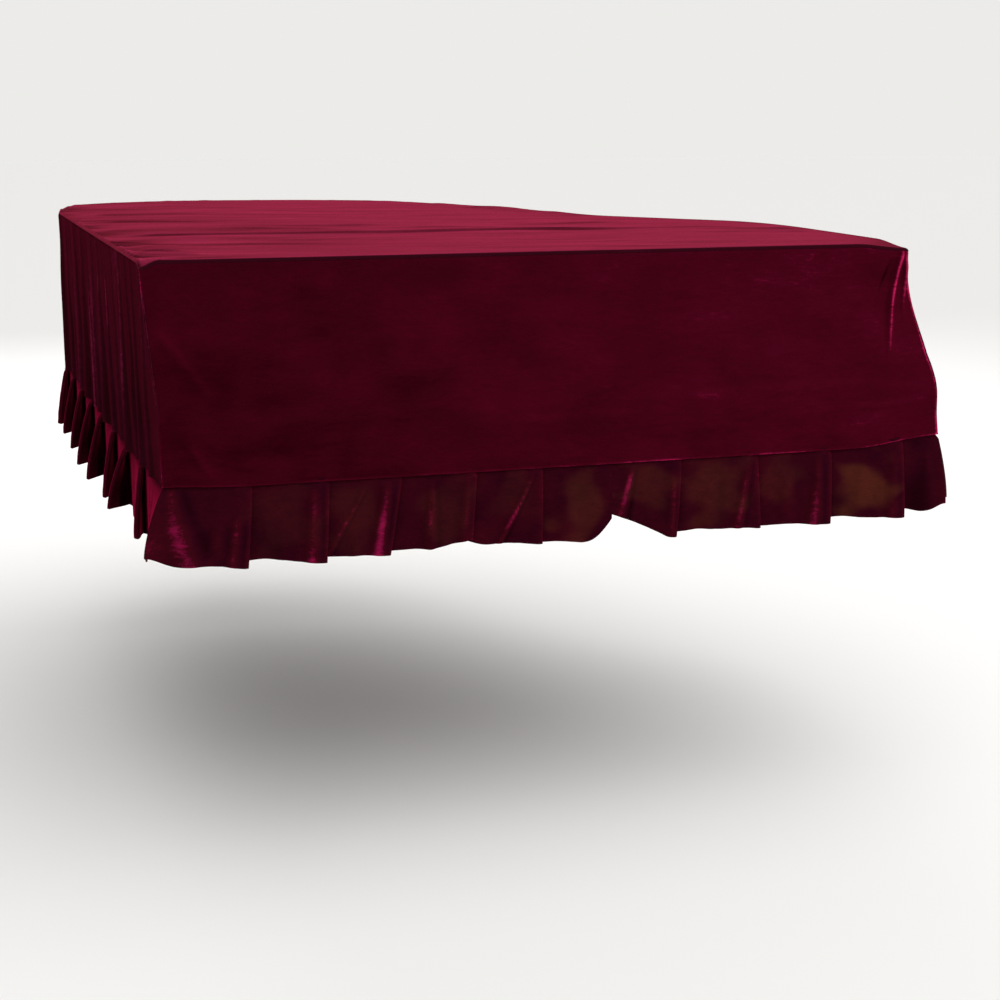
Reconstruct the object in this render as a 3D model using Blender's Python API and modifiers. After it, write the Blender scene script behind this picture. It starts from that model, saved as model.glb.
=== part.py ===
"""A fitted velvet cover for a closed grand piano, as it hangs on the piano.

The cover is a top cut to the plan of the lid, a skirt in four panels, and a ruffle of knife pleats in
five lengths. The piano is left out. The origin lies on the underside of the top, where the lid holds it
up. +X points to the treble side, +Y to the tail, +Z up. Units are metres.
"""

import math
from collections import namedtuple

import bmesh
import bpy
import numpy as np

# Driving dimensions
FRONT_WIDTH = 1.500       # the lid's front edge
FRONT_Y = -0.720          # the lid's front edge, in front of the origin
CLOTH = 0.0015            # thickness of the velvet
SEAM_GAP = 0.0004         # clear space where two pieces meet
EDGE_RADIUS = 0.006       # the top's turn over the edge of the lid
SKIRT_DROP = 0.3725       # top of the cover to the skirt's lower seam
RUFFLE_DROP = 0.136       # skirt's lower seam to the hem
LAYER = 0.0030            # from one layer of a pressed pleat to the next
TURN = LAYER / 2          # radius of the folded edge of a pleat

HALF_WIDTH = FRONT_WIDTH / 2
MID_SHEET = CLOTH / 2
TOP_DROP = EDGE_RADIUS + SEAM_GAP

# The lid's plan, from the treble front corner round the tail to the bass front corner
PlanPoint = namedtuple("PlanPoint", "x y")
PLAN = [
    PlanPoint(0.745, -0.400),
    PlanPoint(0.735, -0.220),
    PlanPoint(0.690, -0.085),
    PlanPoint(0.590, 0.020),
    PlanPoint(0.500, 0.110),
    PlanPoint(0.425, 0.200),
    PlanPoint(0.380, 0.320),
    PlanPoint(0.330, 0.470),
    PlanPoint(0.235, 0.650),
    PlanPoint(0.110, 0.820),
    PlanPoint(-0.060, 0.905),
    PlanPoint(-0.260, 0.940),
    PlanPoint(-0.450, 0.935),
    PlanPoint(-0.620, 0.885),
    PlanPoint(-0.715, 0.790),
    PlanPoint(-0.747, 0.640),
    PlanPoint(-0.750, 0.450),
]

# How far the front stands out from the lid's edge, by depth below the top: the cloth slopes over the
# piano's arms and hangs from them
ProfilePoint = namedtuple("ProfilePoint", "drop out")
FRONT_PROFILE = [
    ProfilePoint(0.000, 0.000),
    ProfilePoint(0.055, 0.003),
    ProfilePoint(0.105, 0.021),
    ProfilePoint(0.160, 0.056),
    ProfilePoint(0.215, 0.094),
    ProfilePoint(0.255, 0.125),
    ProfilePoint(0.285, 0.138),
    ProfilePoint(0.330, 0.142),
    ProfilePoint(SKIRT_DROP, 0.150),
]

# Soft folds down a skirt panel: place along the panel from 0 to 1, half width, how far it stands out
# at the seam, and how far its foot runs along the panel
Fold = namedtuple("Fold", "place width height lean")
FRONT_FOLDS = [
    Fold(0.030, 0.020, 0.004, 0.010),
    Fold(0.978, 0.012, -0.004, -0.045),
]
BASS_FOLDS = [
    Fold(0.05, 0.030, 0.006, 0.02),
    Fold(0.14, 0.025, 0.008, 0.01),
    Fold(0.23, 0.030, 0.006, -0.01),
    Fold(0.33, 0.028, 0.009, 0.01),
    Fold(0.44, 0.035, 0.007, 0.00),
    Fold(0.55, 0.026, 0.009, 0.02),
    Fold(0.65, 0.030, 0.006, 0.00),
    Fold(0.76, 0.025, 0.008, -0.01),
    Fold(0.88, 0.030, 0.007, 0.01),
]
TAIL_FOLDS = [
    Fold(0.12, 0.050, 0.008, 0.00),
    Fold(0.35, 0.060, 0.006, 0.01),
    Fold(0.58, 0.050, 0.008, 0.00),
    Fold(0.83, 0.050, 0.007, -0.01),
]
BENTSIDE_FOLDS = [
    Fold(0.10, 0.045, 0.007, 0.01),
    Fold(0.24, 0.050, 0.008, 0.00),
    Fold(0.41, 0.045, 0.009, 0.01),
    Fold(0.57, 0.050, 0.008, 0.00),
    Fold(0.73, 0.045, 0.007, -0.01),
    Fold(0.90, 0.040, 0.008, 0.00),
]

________

INSTRUCTIONS FOR THE TASK |
Quote exactly the opening line of the material above and every line after it, up to and including the line that contains "import numpy as np".

SOLUTION FOR THIS EXERCISE |
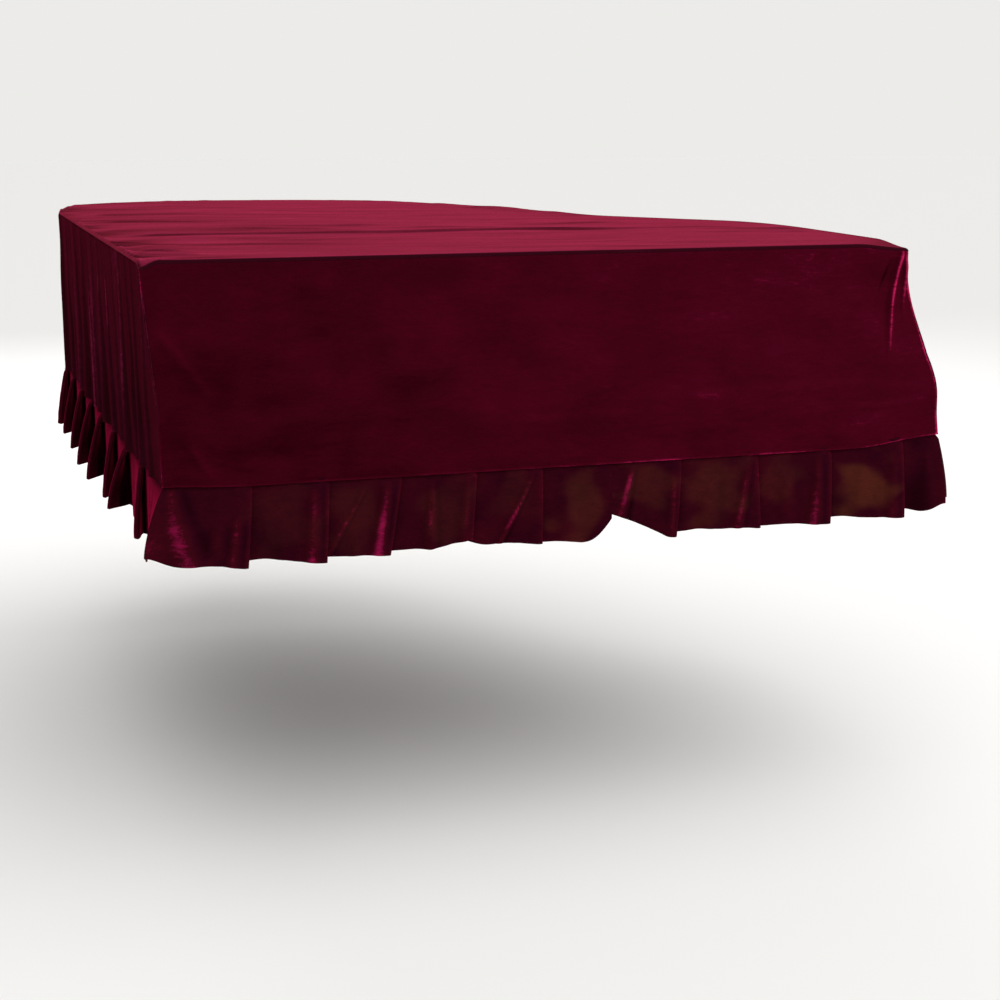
Reconstruct the object in this render as a 3D model using Blender's Python API and modifiers. After it, write the Blender scene script behind this picture. It starts from that model, saved as model.glb.
=== part.py ===
"""A fitted velvet cover for a closed grand piano, as it hangs on the piano.

The cover is a top cut to the plan of the lid, a skirt in four panels, and a ruffle of knife pleats in
five lengths. The piano is left out. The origin lies on the underside of the top, where the lid holds it
up. +X points to the treble side, +Y to the tail, +Z up. Units are metres.
"""

import math
from collections import namedtuple

import bmesh
import bpy
import numpy as np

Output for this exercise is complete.